### Dataset section
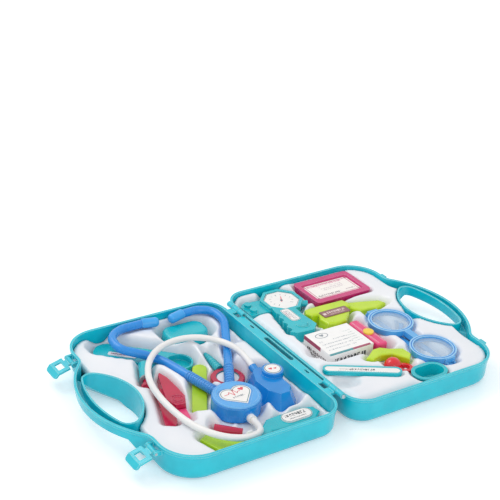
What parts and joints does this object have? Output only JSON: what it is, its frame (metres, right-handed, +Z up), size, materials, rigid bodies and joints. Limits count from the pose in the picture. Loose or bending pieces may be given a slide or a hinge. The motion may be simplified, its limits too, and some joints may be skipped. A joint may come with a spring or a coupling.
{
  "type": "toy doctor case",
  "caption": "Hinged turquoise toy doctor case lying open flat, with moulded trays, a stethoscope with a white hose, and play instruments.",
  "frame": {"origin": "on the resting plane, under the middle of the lid hinge's axis", "axes": "+X from the hinge towards the base half's handle, +Y along the hinge, +Z up"},
  "size_m": [0.511, 0.28, 0.0356],
  "materials": {
    "case": "semi-gloss moulded",
    "tray": "smooth vacuum-formed",
    "pin": "bright pins",
    "label": null,
    "blue": "glossy",
    "light_blue": "glossy",
    "white": "glossy",
    "red": "glossy",
    "teal": "glossy",
    "magenta": "glossy",
    "pink": "glossy",
    "lime": "glossy",
    "grey": "satin",
    "hose": "smooth soft hose",
    "card": "printed board",
    "print": "plain printed plate",
    "lens": "clear tinted",
    "maroon": "satin",
    "yellow": "glossy"
  },
  "bodies": {
    "base": {"base_shell": "case", "base_tray": "tray", "hinge_pins": "pin"},
    "lid": {"lid_shell": "case", "lid_tray": "tray", "lid_label": "label", "latch_pins": "pin"},
    "latch_near": {"latch_near": "case"},
    "latch_far": {"latch_far": "case"},
    "stethoscope": {"stethoscope_drum": "blue", "stethoscope_cap": "light_blue", "stethoscope_heart_plate": "print", "ear_arm_left": "blue", "ear_arm_right": "blue", "ear_tips": "blue", "hose_plug": "white", "hose": "hose", "chest_bell": "blue", "chest_badge": "print"},
    "ear_scope": {"ear_scope": "teal", "ear_scope_plate": "print"},
    "medicine_cup": {"medicine_cup": "teal"},
    "syringe": {"syringe_barrel": "teal", "syringe_collar": "grey"},
    "plunger": {"syringe_plunger": "red"},
    "tweezers": {"tweezers": "red", "tweezer_tail": "pink"},
    "tongue_stick": {"tongue_stick": "lime"},
    "hand_mirror": {"mirror_frame": "red", "mirror_glass": "white", "mirror_stalk": "teal"},
    "probe": {"probe": "teal", "probe_plate": "print"},
    "lime_pad": {"lime_pad": "lime"},
    "dropper": {"dropper": "red"},
    "gauge": {"gauge": "teal", "gauge_dial": "print", "gauge_plate": "print"},
    "board": {"board_frame": "magenta", "board_card": "card"},
    "torch": {"torch": "lime", "torch_plate": "maroon"},
    "carton": {"carton": "card"},
    "bandage_roll": {"bandage_roll": "pink", "roll_cap": "yellow"},
    "spatula": {"spatula": "lime"},
    "whistle": {"whistle": "red"},
    "thermometer": {"thermometer": "teal", "thermometer_scale": "print"},
    "kidney_dish": {"kidney_dish": "teal"},
    "glasses": {"glasses_front": "blue", "glasses_lenses": "lens", "temple_pins": "pin"},
    "temple_far": {"temple_far": "blue"},
    "temple_near": {"temple_near": "blue"}
  },
  "joints": [
    {"name": "lid_hinge", "type": "hinge", "parent": "base", "child": "lid", "pos_m": [0, 0, 0.032], "axis": [0, -1, 0], "range_deg": [-180, 0]},
    {"name": "latch_near_pivot", "type": "hinge", "parent": "lid", "child": "latch_near", "pos_m": [-0.2265, -0.096, 0.025], "axis": [0, -1, 0], "range_deg": [-106, 0]},
    {"name": "latch_far_pivot", "type": "hinge", "parent": "lid", "child": "latch_far", "pos_m": [-0.2265, 0.096, 0.025], "axis": [0, -1, 0], "range_deg": [-106, 0]},
    {"name": "stethoscope_lift", "type": "slide", "parent": "lid", "child": "stethoscope", "axis": [0, 0, 1], "range_m": [0, 0.1]},
    {"name": "ear_scope_lift", "type": "slide", "parent": "lid", "child": "ear_scope", "axis": [0, 0, 1], "range_m": [0, 0.05]},
    {"name": "medicine_cup_lift", "type": "slide", "parent": "lid", "child": "medicine_cup", "axis": [0, 0, 1], "range_m": [0, 0.05]},
    {"name": "syringe_lift", "type": "slide", "parent": "lid", "child": "syringe", "axis": [0, 0, 1], "range_m": [0, 0.05]},
    {"name": "tweezers_lift", "type": "slide", "parent": "lid", "child": "tweezers", "axis": [0, 0, 1], "range_m": [0, 0.05]},
    {"name": "tongue_stick_lift", "type": "slide", "parent": "lid", "child": "tongue_stick", "axis": [0, 0, 1], "range_m": [0, 0.05]},
    {"name": "hand_mirror_lift", "type": "slide", "parent": "lid", "child": "hand_mirror", "axis": [0, 0, 1], "range_m": [0, 0.05]},
    {"name": "probe_lift", "type": "slide", "parent": "lid", "child": "probe", "axis": [0, 0, 1], "range_m": [0, 0.05]},
    {"name": "lime_pad_lift", "type": "slide", "parent": "lid", "child": "lime_pad", "axis": [0, 0, 1], "range_m": [0, 0.05]},
    {"name": "dropper_lift", "type": "slide", "parent": "lid", "child": "dropper", "axis": [0, 0, 1], "range_m": [0, 0.05]},
    {"name": "plunger_push", "type": "slide", "parent": "syringe", "child": "plunger", "axis": [0.4052, 0.9142, 0], "range_m": [0, 0.0095]},
    {"name": "gauge_lift", "type": "slide", "parent": "base", "child": "gauge", "axis": [0, 0, 1], "range_m": [0, 0.06]},
    {"name": "board_lift", "type": "slide", "parent": "base", "child": "board", "axis": [0, 0, 1], "range_m": [0, 0.06]},
    {"name": "torch_lift", "type": "slide", "parent": "base", "child": "torch", "axis": [0, 0, 1], "range_m": [0, 0.06]},
    {"name": "carton_lift", "type": "slide", "parent": "base", "child": "carton", "axis": [0, 0, 1], "range_m": [0, 0.06]},
    {"name": "bandage_roll_lift", "type": "slide", "parent": "base", "child": "bandage_roll", "axis": [0, 0, 1], "range_m": [0, 0.06]},
    {"name": "spatula_lift", "type": "slide", "parent": "base", "child": "spatula", "axis": [0, 0, 1], "range_m": [0, 0.06]},
    {"name": "whistle_lift", "type": "slide", "parent": "base", "child": "whistle", "axis": [0, 0, 1], "range_m": [0, 0.06]},
    {"name": "thermometer_lift", "type": "slide", "parent": "base", "child": "thermometer", "axis": [0, 0, 1], "range_m": [0, 0.06]},
    {"name": "kidney_dish_lift", "type": "slide", "parent": "base", "child": "kidney_dish", "axis": [0, 0, 1], "range_m": [0, 0.06]},
    {"name": "glasses_lift", "type": "slide", "parent": "base", "child": "glasses", "axis": [0, 0, 1], "range_m": [0, 0.18]},
    {"name": "temple_far_fold", "type": "hinge", "parent": "glasses", "child": "temple_far", "pos_m": [0.1535, 0.026, 0.0184], "axis": [1, 0, 0], "range_deg": [0, 90.5]},
    {"name": "temple_near_fold", "type": "hinge", "parent": "glasses", "child": "temple_near", "pos_m": [0.1655, -0.109, 0.0184], "axis": [-1, 0, 0], "range_deg": [0, 90.5]}
  ],
  "couplings": [
    {"joint": "ear_scope_lift", "follows": "stethoscope_lift", "ratio": 0.5},
    {"joint": "medicine_cup_lift", "follows": "stethoscope_lift", "ratio": 0.5},
    {"joint": "syringe_lift", "follows": "stethoscope_lift", "ratio": 0.5},
    {"joint": "tweezers_lift", "follows": "stethoscope_lift", "ratio": 0.5},
    {"joint": "tongue_stick_lift", "follows": "stethoscope_lift", "ratio": 0.5},
    {"joint": "hand_mirror_lift", "follows": "stethoscope_lift", "ratio": 0.5},
    {"joint": "probe_lift", "follows": "stethoscope_lift", "ratio": 0.5},
    {"joint": "lime_pad_lift", "follows": "stethoscope_lift", "ratio": 0.5},
    {"joint": "dropper_lift", "follows": "stethoscope_lift", "ratio": 0.5},
    {"joint": "temple_far_fold", "follows": "glasses_lift", "rad_per_m": 8.7266},
    {"joint": "temple_near_fold", "follows": "glasses_lift", "rad_per_m": 8.7266}
  ]
}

### What you will do
Find the word "joints" in the data and copy out each line where it turns up.

### Task answer
What parts and joints does this object have? Output only JSON: what it is, its frame (metres, right-handed, +Z up), size, materials, rigid bodies and joints. Limits count from the pose in the picture. Loose or bending pieces may be given a slide or a hinge. The motion may be simplified, its limits too, and some joints may be skipped. A joint may come with a spring or a coupling.
  "joints": [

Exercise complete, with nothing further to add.